Interviewer: Miss Irene Robertson Person interviewed: Victoria Sims, Helena, Arkansas Age: 76


"I was born in Limestone County, Alabama. It was on a river. Where I was born they called it Elks Mouth. Our owners was Frank Martin and Liza Martin. They raised papa. Their daughter aired (heired) him. Her name was Miss (Mrs.) Betty Hansey. Papa's name was Ed Martin. I stood on a stool and churned for papa's young mistress. The churn was tall as I was. I loved milk so good and they had plenty of it-all kinds. Soon as ever I get through, they take up the butter. I'd set 'round till they got it worked up so I could get a piece of bread and fresh butter and a big cup of that fresh milk. They always fixed it for me.

"Mama was Minthy Martin. She cooked on another place. She was a nurse. Her papa belong to one person and her mother to somebody else. Mama was Minthy Bridgeforth but I don't have her owner's name. I guess she was sold. I heard her say the Bridgeforth's was good to her. Some white man whooped on her once. I never heard her say much about it. Papa's owners was good to him. They was crazy about him. I knowed papa's owners the best and I lived there heap the most. I was born a slave but I don't know who I belong to. I've studied that over myself. I used to go back to see papa's owners. They owned lots of slaves and lots of land. Papa done a lot of different things. He fed and farmed and cleaned off the yards and slopped the pigs. He done what they said do, well as I can recollect. I wasn't with mama till after freedom. Mama said her white folks was treated mighty mean during the War. Once the soldiers come and mama was so scared she took the baby and run got in the cellar. They throwed out everything they had to eat. They took off barrels of things to eat and left them on starvation. One soldier come one time and wanted mama to go to the camps. She was scared not to go, scared he'd shoot her down. She told him she'd go the next day soon as she could get up her things and tell her folks she had gone. He agreed to that. Soon as he left she and some other young women on the place put out to the cane brakes and caves. She said they nearly starved. The white folks sent them baskets of victuals several times. Mama said she had some pretty beads she wore. Somebody had made her a present of them. She loved 'em. I think she said they was red. Mama's mistress told her to hide her beads, the soldiers would take them. She hid them up in the loft of their house on a nail. One day a gang come scouting and they rummaged the whole house and place. When the soldiers left she thought about her beads and went to see and they was gone. She cried and cried about them. That was before she went to the canebrakes.

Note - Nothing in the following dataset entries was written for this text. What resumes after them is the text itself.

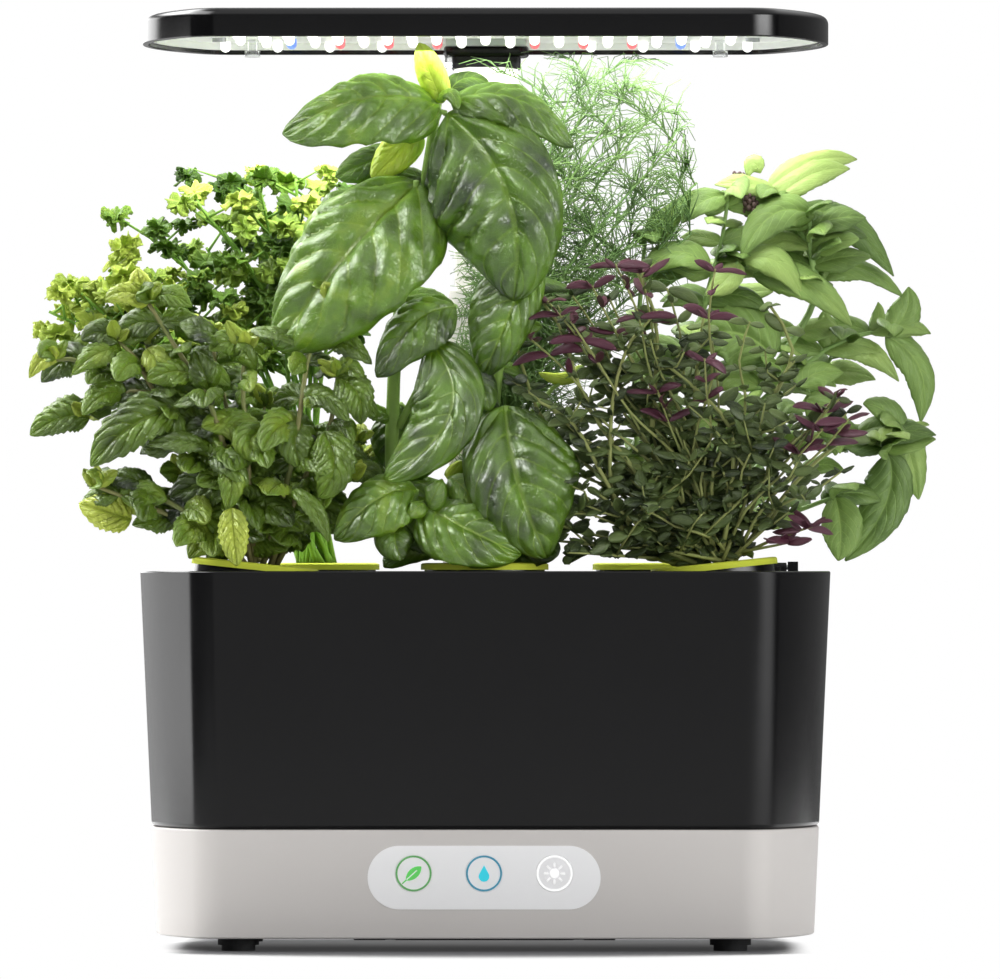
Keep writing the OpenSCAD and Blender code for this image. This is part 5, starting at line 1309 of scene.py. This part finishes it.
def add_lamp(name, place, aim, power, width, height):
    data = bpy.data.lights.new(name, "AREA")
    data.shape = "RECTANGLE"
    data.size = width
    data.size_y = height
    data.energy = power
    lamp = put(name, data)
    lamp.location = place
    lamp.rotation_euler = (Vector(aim) - Vector(place)).to_track_quat("-Z", "Y").to_euler()
    lamp.visible_glossy = False


def make_world():
    """White behind the object, a soft grey fill, and bright panels for what gloss reflects."""
    world = bpy.data.worlds.new("studio")
    bpy.context.scene.world = world
    f = Finish("studio", world)
    x, y, z = f.parts(f.node("ShaderNodeTexCoord", output="Generated"))
    # Each panel has its place as turn, the angle from the front towards the right, and as z, the rise
    turn = x.math("ARCTAN2", y * -1)
    level = z.smooth(0.0, 0.04)
    glow = ((turn + 1.97) * 2.3).math("EXPONENT")
    left_low = turn.smooth(-1.79, -1.96) * glow * 4.4
    left_high = turn.smooth(-2.44, -2.55) * 3.0
    right_low = turn.band(0.55, 1.12, 1.3, 1.75) * 2.6
    right_high = turn.band(0.36, 0.8, 1.05, 1.55) * 17
    front = turn.size().smooth(0.6, 0.4) * (0.7 - level * 0.35)
    low = left_low + right_low
    high = (left_high + right_high) * z.smooth(0.24, 0.14)
    rear = turn.smooth(1.8, 2.0) * 0.12
    window = turn.band(-2.9, -2.4, -1.0, -0.5) * z.band(0.25, 0.4, 0.75, 0.9) * 13
    panels = low * (1 - level) + high * level + front + rear + window + z.smooth(0.15, 0.6) * 1.4 + 0.03
    path = f.node("ShaderNodeLightPath").socket.node.outputs
    plain = Value(f, path["Is Camera Ray"]).larger(Value(f, path["Is Transmission Ray"]))
    gloss = Value(f, path["Is Glossy Ray"])
    light = plain + (1 - plain) * (gloss * panels + (1 - gloss) * 0.36)
    back = f.node("ShaderNodeBackground", {}, {"Color": (1, 1, 1, 1), "Strength": light})
    f.node("ShaderNodeOutputWorld", {}, {"Surface": back})


def make_camera():
    data = bpy.data.cameras.new("camera")
    data.lens = 389.2
    data.sensor_width = 36
    data.clip_end = 20
    camera = put("camera", data)
    camera.location = (0.03, -4.184, 0.145)
    aim = Vector((0.0061, -0.076, 0.176))
    camera.rotation_euler = (aim - camera.location).to_track_quat("-Z", "Y").to_euler()
    bpy.context.scene.camera = camera


make_floor()
add_lamp("left_lamp", (-1.5, 0.05, 0.8), (0, 0, 0.17), 16, 0.8, 0.9)
add_lamp("right_lamp", (0.9, -1.05, 0.5), (0, 0, 0.17), 9, 0.7, 0.9)
add_lamp("back_lamp", (-0.3, 0.9, 1.5), (0, 0, 0.22), 22, 1.0, 0.7)
add_lamp("hood_light", (0, 0, 0.344), (0, 0, 0), 0.9, 0.23, 0.12)
make_world()
make_camera()
bpy.context.scene.view_settings.view_transform = "Standard"
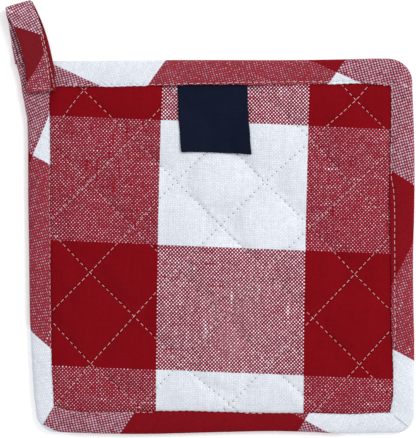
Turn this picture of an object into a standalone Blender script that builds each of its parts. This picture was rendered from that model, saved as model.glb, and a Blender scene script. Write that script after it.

"When freedom come on, the owners told them they was free. They didn't leave and then they made a way for them to stay on. They stayed on.

"I was grown when we come to this state but we lived in Tennessee a few years. Mama had had nine children by that time. All was dead, but us two girls and my brother. We come to Arkansas with our parents. We heard the land was new and rich. I wasn't married then.

"I've worked hard in the field all my life till last year or so. I still do work.

"Times is tough here I tell you. I get a little help, six dollars.

"Some of the young folks won't work, some not able to work. If anybody saving a thing I don't hear about it."